Task instructions » Exactly reproduce the lines from the line containing "What parts and" to the end of the data below, inclusive, and nothing else.

The input »
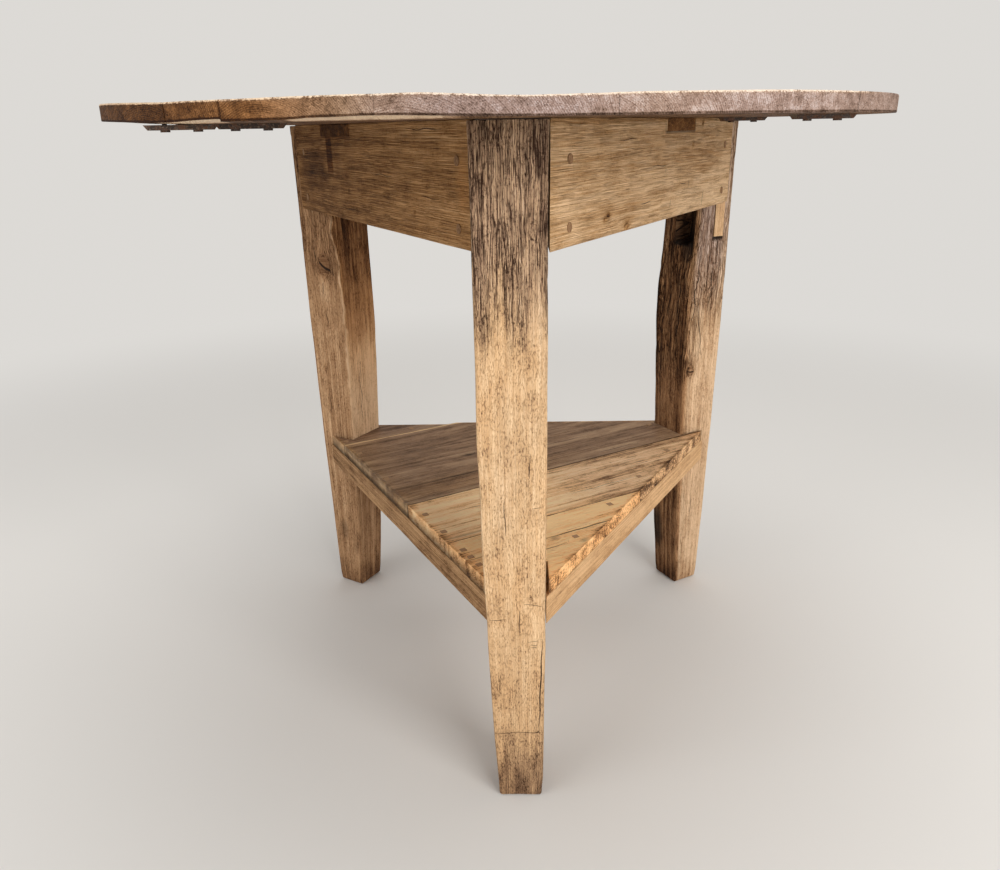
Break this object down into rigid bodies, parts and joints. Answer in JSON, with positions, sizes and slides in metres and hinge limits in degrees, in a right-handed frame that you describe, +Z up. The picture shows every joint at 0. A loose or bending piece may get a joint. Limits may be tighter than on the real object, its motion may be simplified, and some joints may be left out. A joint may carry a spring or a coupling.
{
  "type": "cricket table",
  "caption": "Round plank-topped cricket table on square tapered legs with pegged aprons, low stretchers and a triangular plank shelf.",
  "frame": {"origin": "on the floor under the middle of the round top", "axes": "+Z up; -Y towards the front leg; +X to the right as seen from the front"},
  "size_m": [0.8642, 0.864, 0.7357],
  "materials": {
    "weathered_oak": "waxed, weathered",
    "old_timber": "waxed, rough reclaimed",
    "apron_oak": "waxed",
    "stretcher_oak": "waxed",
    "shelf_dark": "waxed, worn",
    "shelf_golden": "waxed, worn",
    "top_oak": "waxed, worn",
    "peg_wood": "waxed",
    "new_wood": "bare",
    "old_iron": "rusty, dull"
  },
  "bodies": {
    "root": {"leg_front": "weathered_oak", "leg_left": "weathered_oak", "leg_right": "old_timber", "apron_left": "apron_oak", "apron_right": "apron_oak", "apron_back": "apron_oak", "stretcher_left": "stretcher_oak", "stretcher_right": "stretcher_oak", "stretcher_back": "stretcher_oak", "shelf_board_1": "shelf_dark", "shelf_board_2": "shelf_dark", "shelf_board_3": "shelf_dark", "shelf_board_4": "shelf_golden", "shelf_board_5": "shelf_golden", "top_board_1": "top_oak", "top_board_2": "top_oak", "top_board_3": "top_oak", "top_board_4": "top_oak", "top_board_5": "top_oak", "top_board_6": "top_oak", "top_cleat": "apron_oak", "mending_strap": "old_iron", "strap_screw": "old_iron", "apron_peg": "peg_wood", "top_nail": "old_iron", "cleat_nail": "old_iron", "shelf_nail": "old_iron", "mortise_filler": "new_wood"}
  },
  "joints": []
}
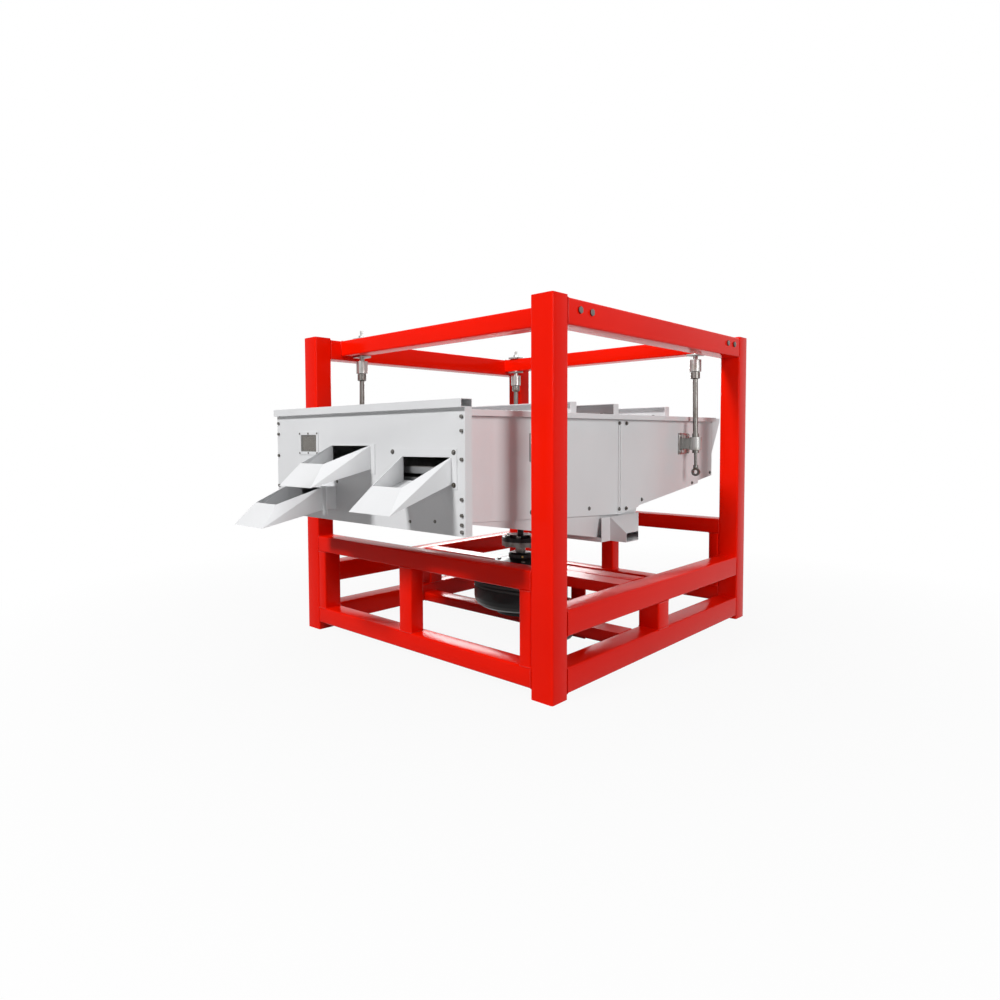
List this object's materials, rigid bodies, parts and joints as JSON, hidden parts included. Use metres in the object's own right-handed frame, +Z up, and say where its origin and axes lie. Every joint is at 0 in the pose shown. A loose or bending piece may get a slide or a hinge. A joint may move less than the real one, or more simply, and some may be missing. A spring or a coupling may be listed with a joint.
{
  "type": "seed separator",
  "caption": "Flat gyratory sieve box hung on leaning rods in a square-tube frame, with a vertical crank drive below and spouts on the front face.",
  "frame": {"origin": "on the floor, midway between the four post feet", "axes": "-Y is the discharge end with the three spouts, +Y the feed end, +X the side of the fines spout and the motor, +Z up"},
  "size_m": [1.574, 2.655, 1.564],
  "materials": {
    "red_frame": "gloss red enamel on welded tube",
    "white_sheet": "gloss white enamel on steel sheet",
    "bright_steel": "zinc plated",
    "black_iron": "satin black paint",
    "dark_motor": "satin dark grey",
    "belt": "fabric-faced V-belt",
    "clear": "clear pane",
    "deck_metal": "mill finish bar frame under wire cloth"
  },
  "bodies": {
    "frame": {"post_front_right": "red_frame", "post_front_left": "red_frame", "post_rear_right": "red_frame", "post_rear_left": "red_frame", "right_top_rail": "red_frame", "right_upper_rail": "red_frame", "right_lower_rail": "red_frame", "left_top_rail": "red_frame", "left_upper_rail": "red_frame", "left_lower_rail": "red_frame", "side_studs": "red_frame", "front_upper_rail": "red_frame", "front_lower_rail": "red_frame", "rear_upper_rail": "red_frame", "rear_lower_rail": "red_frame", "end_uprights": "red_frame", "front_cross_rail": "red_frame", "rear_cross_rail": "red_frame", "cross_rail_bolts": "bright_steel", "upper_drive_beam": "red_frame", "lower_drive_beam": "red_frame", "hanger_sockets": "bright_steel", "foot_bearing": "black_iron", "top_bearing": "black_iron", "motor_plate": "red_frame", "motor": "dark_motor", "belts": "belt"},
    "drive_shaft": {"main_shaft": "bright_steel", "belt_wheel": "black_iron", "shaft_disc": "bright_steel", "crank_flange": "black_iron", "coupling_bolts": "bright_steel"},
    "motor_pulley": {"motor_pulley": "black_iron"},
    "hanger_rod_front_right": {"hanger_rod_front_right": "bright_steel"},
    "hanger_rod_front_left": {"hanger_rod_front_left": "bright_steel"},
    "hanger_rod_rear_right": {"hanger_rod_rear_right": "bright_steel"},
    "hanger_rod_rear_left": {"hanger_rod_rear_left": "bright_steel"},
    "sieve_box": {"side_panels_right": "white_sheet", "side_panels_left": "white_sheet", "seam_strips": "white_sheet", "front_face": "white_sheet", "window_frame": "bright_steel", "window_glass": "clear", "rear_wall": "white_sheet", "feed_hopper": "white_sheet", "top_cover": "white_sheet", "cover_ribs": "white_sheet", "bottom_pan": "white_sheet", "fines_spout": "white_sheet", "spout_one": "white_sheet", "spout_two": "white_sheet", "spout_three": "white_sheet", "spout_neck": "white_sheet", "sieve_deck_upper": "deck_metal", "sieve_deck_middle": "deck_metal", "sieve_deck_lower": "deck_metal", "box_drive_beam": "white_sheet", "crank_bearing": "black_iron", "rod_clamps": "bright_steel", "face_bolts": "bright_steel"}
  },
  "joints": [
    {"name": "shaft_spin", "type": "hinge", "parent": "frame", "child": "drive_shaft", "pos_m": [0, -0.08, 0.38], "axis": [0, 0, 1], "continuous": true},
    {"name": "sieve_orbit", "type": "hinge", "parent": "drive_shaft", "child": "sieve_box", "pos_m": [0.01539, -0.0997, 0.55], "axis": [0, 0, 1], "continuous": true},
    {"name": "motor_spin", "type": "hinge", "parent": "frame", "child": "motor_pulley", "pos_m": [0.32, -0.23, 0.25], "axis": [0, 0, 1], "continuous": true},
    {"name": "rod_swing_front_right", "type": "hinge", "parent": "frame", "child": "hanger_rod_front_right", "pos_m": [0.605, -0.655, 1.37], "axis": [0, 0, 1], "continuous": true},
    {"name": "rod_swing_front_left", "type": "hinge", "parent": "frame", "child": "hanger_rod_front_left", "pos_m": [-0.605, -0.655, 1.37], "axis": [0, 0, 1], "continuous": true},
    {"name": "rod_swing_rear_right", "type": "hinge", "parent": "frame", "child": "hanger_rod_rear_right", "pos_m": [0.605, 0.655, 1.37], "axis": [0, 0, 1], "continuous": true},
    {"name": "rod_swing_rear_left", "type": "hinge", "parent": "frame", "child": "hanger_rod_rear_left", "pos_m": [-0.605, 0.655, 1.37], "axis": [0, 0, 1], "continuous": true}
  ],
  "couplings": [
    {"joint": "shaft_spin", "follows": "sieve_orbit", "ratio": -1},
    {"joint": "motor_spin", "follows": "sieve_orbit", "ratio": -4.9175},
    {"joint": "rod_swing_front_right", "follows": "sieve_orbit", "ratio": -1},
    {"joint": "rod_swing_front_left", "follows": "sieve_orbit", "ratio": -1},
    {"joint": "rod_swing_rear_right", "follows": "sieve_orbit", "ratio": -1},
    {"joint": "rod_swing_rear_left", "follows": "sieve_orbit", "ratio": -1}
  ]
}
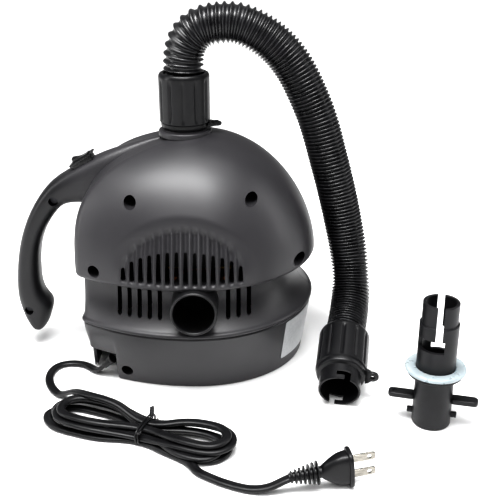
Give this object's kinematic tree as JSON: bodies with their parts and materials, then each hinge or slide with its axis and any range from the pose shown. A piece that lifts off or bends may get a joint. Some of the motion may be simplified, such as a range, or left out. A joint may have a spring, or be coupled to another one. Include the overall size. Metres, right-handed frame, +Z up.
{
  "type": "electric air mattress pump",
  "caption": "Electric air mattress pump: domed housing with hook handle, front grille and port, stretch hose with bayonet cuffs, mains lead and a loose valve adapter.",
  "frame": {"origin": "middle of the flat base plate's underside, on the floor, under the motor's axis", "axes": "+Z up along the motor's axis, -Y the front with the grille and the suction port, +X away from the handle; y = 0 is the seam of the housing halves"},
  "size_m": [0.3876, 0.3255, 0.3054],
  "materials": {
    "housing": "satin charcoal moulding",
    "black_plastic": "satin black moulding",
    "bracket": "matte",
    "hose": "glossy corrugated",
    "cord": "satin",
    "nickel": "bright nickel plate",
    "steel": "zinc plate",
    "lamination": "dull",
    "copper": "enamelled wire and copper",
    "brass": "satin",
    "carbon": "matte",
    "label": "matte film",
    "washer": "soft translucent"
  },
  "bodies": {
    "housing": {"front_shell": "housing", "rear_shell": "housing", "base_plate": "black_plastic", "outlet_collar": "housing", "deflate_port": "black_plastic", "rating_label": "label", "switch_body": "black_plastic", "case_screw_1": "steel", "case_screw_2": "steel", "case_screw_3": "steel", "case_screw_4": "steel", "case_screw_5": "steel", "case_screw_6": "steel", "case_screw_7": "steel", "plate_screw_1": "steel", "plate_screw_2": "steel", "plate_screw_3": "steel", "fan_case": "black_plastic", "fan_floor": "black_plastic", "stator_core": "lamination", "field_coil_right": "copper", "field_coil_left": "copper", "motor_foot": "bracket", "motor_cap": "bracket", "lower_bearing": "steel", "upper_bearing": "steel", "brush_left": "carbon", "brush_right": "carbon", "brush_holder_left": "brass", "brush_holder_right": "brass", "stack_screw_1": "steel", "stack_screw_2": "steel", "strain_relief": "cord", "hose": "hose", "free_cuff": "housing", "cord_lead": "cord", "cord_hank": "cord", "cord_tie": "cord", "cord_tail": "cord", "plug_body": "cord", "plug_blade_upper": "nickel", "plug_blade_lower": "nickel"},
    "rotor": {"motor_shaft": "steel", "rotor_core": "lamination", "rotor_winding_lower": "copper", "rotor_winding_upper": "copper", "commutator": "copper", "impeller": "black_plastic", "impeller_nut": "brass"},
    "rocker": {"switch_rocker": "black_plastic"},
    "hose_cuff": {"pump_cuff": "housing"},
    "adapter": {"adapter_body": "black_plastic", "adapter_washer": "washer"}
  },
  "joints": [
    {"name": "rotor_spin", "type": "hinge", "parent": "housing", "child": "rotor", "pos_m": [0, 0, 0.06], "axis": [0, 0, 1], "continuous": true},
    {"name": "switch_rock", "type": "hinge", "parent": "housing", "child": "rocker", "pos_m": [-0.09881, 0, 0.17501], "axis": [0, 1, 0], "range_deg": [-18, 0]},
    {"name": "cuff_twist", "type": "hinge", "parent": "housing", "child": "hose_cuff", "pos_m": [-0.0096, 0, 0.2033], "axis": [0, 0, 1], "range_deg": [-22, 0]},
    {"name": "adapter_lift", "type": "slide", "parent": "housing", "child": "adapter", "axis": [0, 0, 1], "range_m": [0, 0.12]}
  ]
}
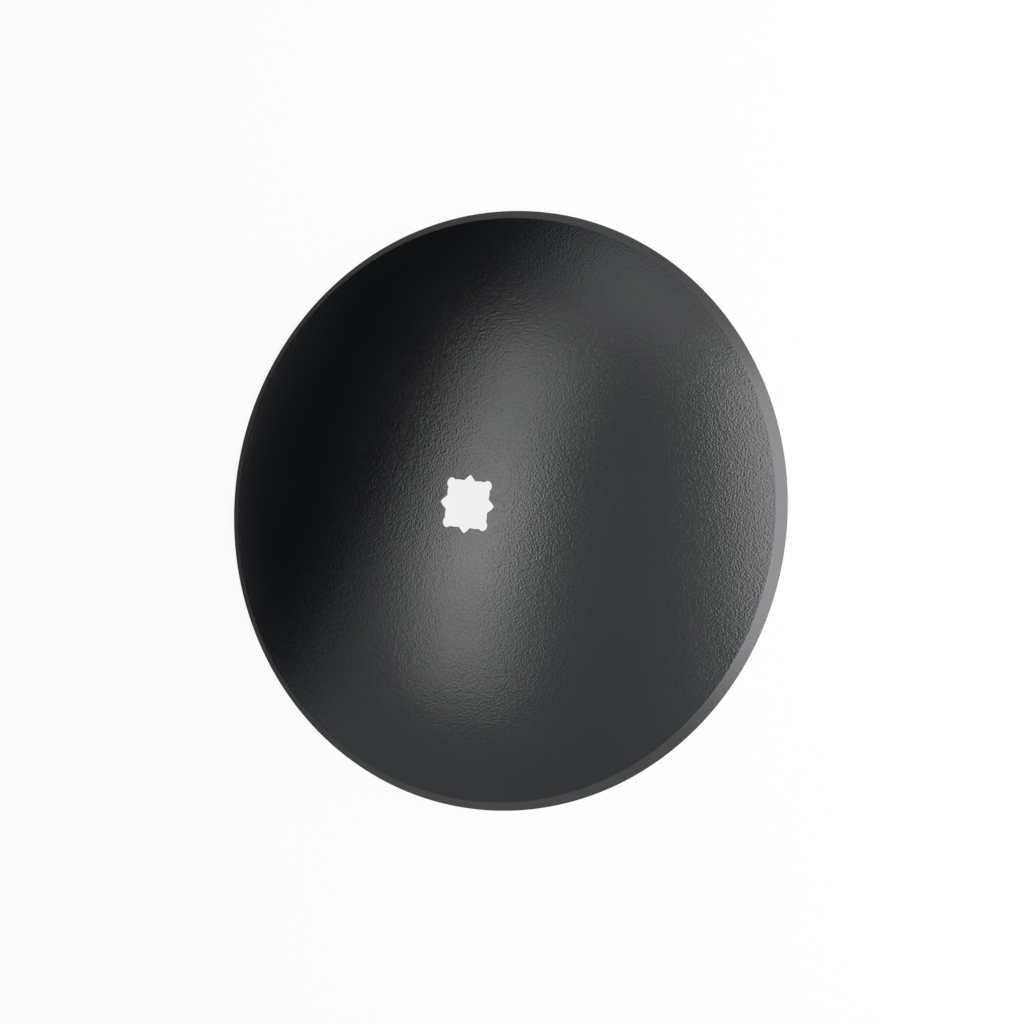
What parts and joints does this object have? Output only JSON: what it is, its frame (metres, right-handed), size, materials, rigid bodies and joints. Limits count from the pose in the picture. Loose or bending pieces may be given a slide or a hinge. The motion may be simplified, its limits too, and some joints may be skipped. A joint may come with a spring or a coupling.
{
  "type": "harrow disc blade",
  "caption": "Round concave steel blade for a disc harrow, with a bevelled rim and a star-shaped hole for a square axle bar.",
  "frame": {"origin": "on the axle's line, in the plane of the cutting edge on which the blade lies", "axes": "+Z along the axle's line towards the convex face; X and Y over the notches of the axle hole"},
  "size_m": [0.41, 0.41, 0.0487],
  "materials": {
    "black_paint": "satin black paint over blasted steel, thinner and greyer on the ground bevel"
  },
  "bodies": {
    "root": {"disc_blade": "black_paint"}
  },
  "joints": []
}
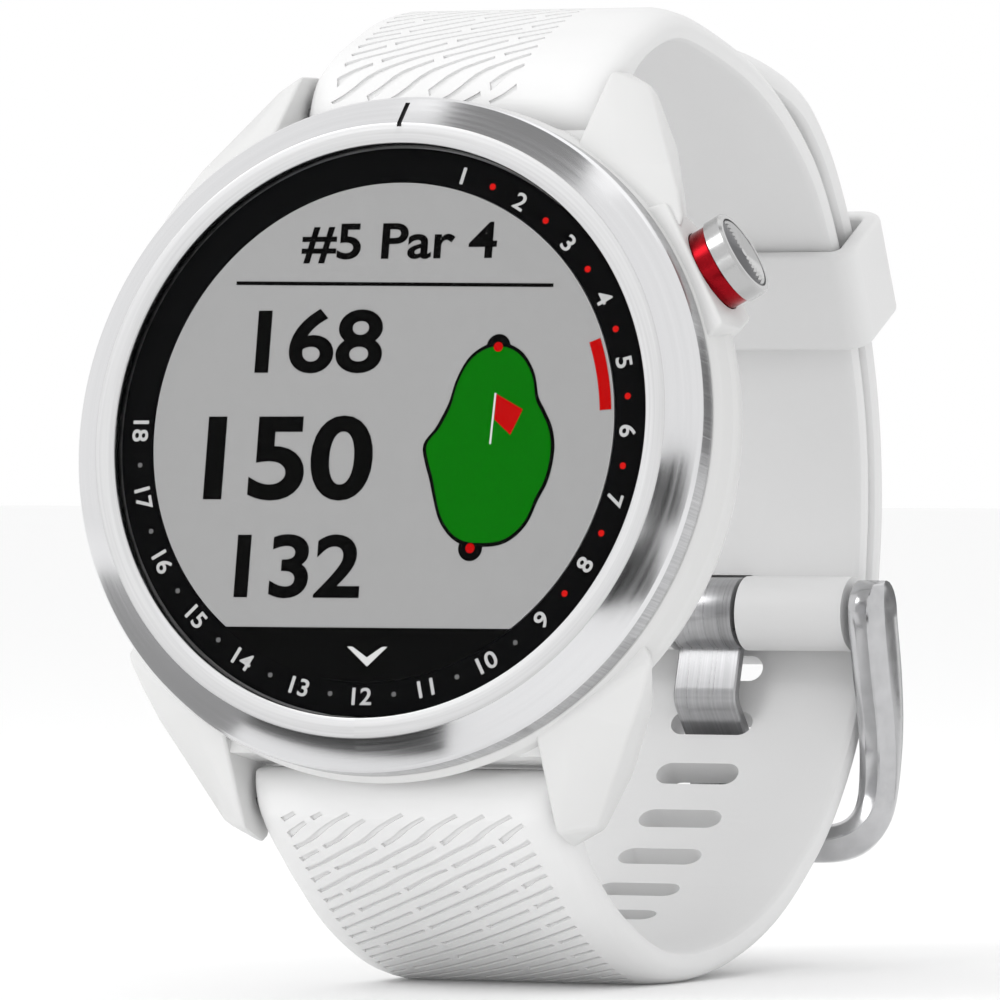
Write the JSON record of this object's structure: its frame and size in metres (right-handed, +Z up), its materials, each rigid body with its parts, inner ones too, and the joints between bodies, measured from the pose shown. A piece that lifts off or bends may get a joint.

Finished exercise »
What parts and joints does this object have? Output only JSON: what it is, its frame (metres, right-handed), size, materials, rigid bodies and joints. Limits count from the pose in the picture. Loose or bending pieces may be given a slide or a hinge. The motion may be simplified, its limits too, and some joints may be skipped. A joint may come with a spring or a coupling.
{
  "type": "harrow disc blade",
  "caption": "Round concave steel blade for a disc harrow, with a bevelled rim and a star-shaped hole for a square axle bar.",
  "frame": {"origin": "on the axle's line, in the plane of the cutting edge on which the blade lies", "axes": "+Z along the axle's line towards the convex face; X and Y over the notches of the axle hole"},
  "size_m": [0.41, 0.41, 0.0487],
  "materials": {
    "black_paint": "satin black paint over blasted steel, thinner and greyer on the ground bevel"
  },
  "bodies": {
    "root": {"disc_blade": "black_paint"}
  },
  "joints": []
}
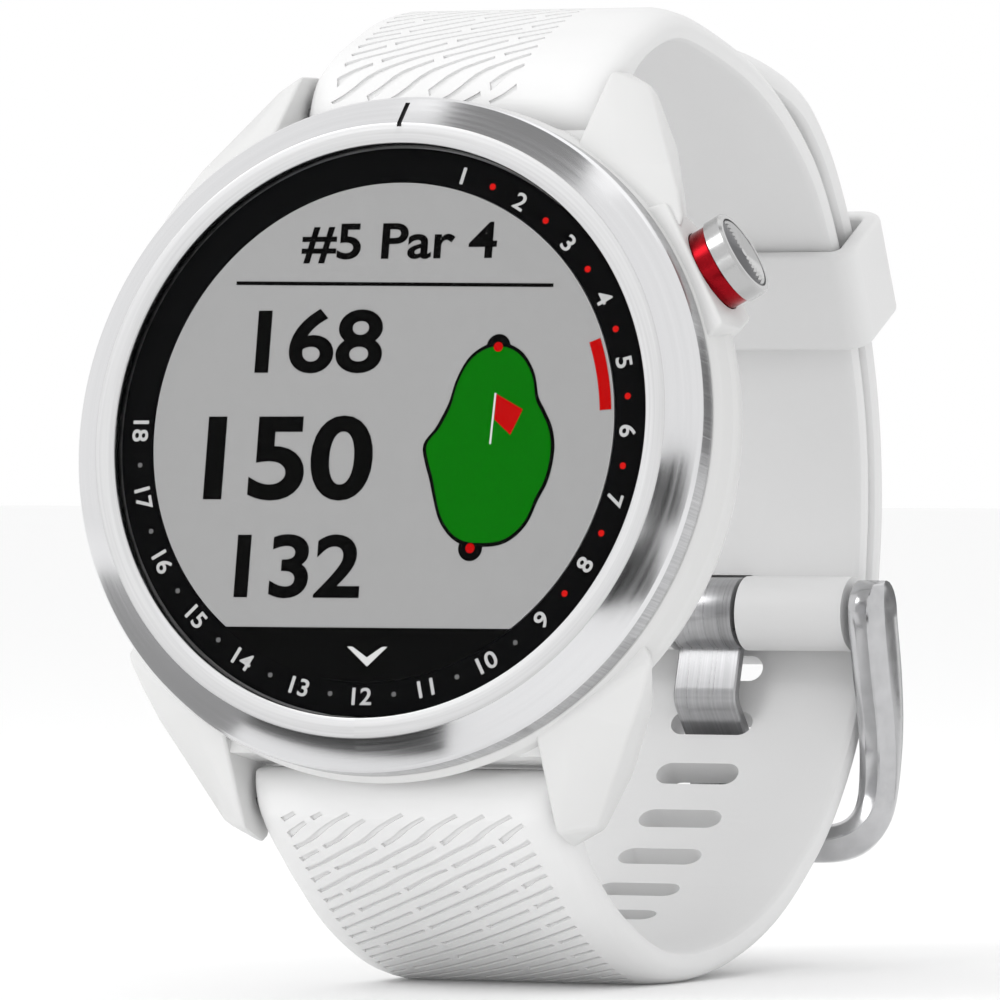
Write the JSON record of this object's structure: its frame and size in metres (right-handed, +Z up), its materials, each rigid body with its parts, inner ones too, and the joints between bodies, measured from the pose shown. A piece that lifts off or bends may get a joint.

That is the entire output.